Data privacy and the collection, protection and use of personally identifiable information by both the government and private companies is also a priority this Congress. The Senate Banking Committee is examining approaches to data privacy, including the impact on the financial services industry and how companies collect and use information in marketing and decision making related to credit, insurance or employment. Recent large-scale data breaches have highlighted the importance of not only protecting consumers’ information, but [also] the need to provide consumers with more control over what information is collected, how it is used and with whom it is shared. The financial services industry excels in this area compared to other industries, but as technology develops, so must
our standards. Legislative solutions are needed to give consumers more control and enhanced protection over their data that could have big implications for their financial lives, and to ensure consumers are notified of breaches in a timely and consistent manner.

Q: How important is bipartisanship to passing legislation?

A: In a divided Congress, bipartisanship is not only important, it’s essential. People often forget that in the Senate, having a simple majority is not enough to pass legislation — most bills have to meet a 60-vote threshold, and neither party has met that threshold alone in a decade.

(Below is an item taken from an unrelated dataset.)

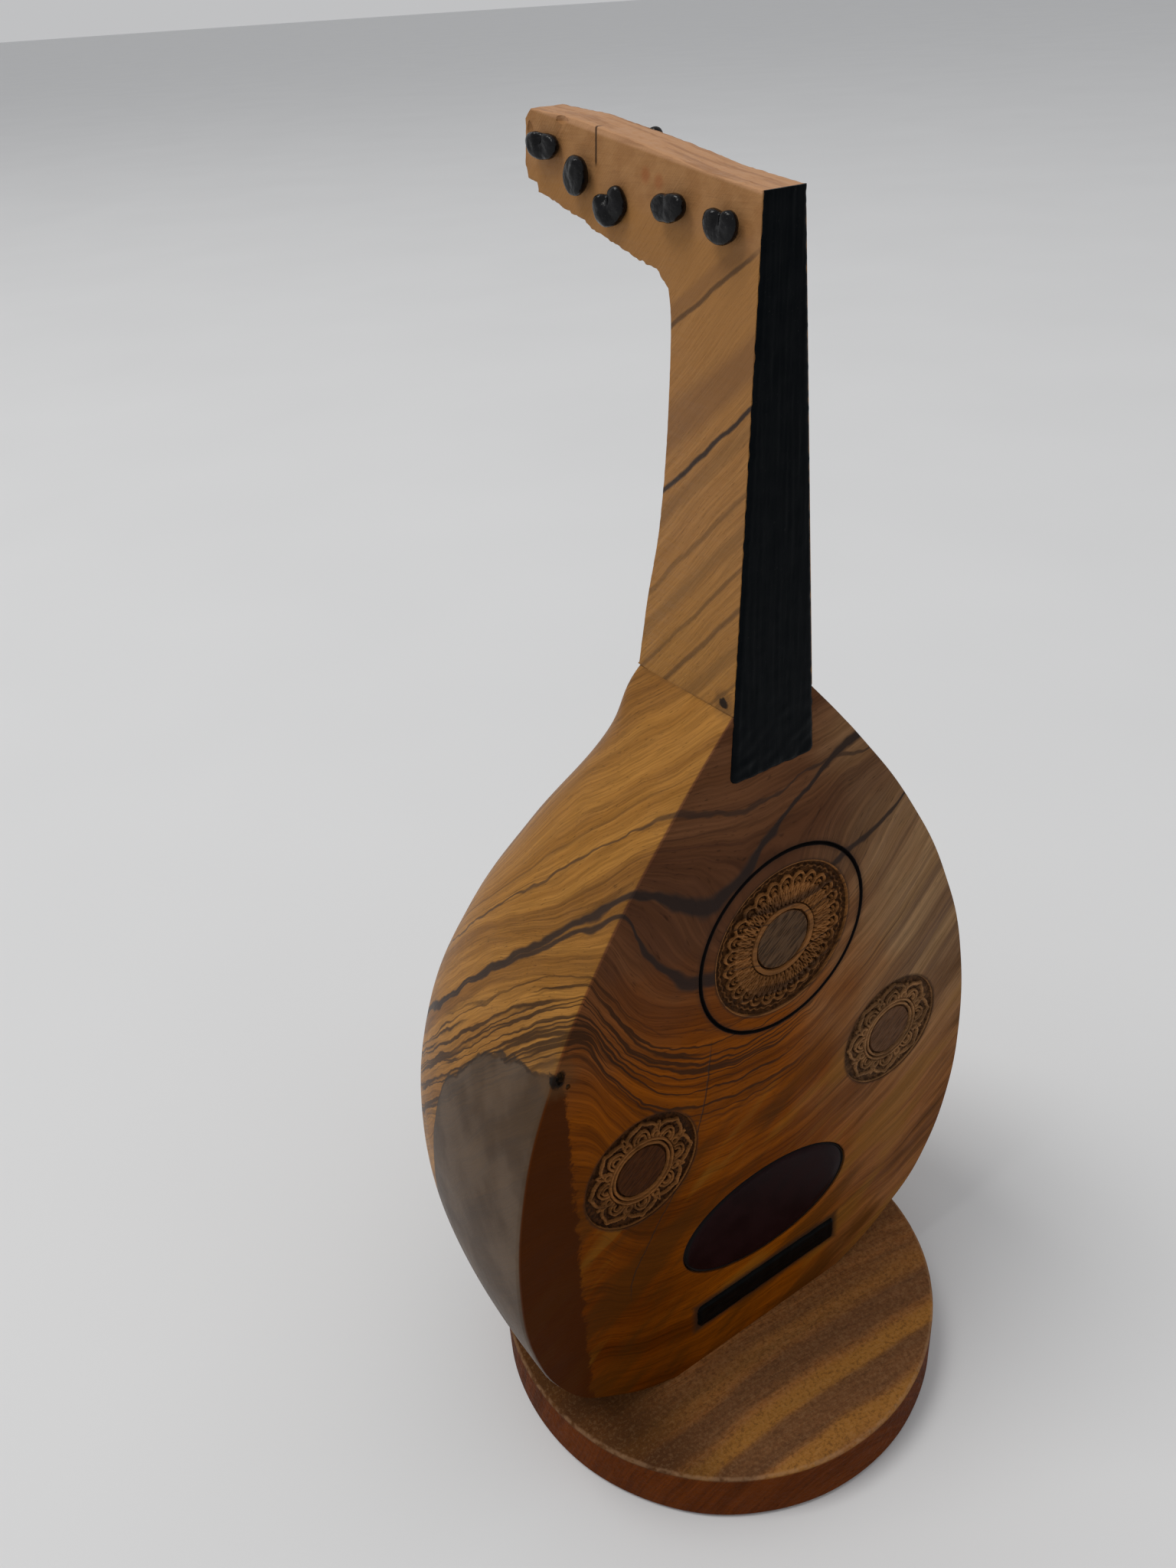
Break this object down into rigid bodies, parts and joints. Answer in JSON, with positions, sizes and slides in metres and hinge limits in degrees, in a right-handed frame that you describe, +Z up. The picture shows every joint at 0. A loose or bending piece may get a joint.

But beyond simple thresholds and party majorities, which ebb and flow, the key to successful legislation that stands the test of time is broad, bipartisan support. Again, I am very proud of what we were able to accomplish with the Economic Growth, Regulatory Relief and Consumer Protection Act, which had broad support from both parties.

Q: Credit unions are committed to bettering their communities and the people they serve. How important are credit unions to you and your constituents?

A: Credit unions are part of the foundation of towns across America, particularly in rural states like Idaho. They help families buy homes, pay for college and start businesses. Beyond this, many sponsor children’s sports teams, food drives and other community service efforts. Unfortunately, these institutions have struggled to keep up with the ever-increasing regulatory compliance and examiner demands from Washington.
The Economic Growth, Regulatory Relief and Consumer Protection Act included several credit union-specific provisions, such as amendments to Dodd-Frank, a charter enhancement provision to allow more member

business lending, a provision that requires NCUA to hold an annual budget hearing and a provision that protects credit union officials who report suspected elder financial abuse. These changes will better enable credit unions to support local communities by directing resources toward what they do best — approving mortgages, lending to small businesses and providing credit to families in their communities.

NAFCU President and CEO Dan Berger, right, with Senate Banking Committee Chairman Mike Crapo on Capitol Hill.

Q: Over the years, NAFCU has had a great working relationship with you and your staff. How would you describe your relationship with NAFCU?

A: I agree, NAFCU has been a great partner over the years. In the 115th Congress, NAFCU was particularly helpful in overturning the Consumer Financial Protection Bureau’s rule on arbitration agreements. The vote to disapprove the rule was perhaps the most significant use of the Congressional Review Act (CRA), and passed by a 50-to-50 vote with the vice president breaking the tie. NAFCU played a critical part in educating members about the value of alternative dispute resolution, and I am not sure we would have successfully passed this CRA without that assistance.

Q: What is one thing you would want credit union leaders to know about you?

A: When I first came to the Senate from the House of Representatives, I got a phone call from the chairman of the Senate Banking Committee encouraging me to get on the committee. As the freshman senator from Idaho, it seemed natural to gravitate toward committee assignments whose jurisdiction covered agriculture, natural resources, energy and similar issues, and I told him as much. He countered by challenging me to name some specific issue areas where my constituency was concerned, and proceeded to connect each issue to some area within the committee’s jurisdiction. From financial regulation to the housing market to sanctions legislation, the work that we do on the committee carries weight in each of our states. I have retained assignments on several of those other committees I was initially interested in, but I’m grateful that I was given an early opportunity to join the Senate Banking Committee and humbled to chair it 20 years later.

Q: What advice would you give to credit union representatives about how to deliver their message as they meet with lawmakers?

A: I encourage you to remain engaged with policymakers, and to help them identify areas of improvement to our often outdated laws and regulations that stifle economic growth and opportunity.

I realize that many are not able to travel to Washington, D.C., regularly to engage with representatives face to face, but that should  not dissuade you from contacting our offices by phone, email, comment letter or another avenue  of communication.

You are well-represented here in Washington, and we appreciate your contributions to some of these important policy discussions.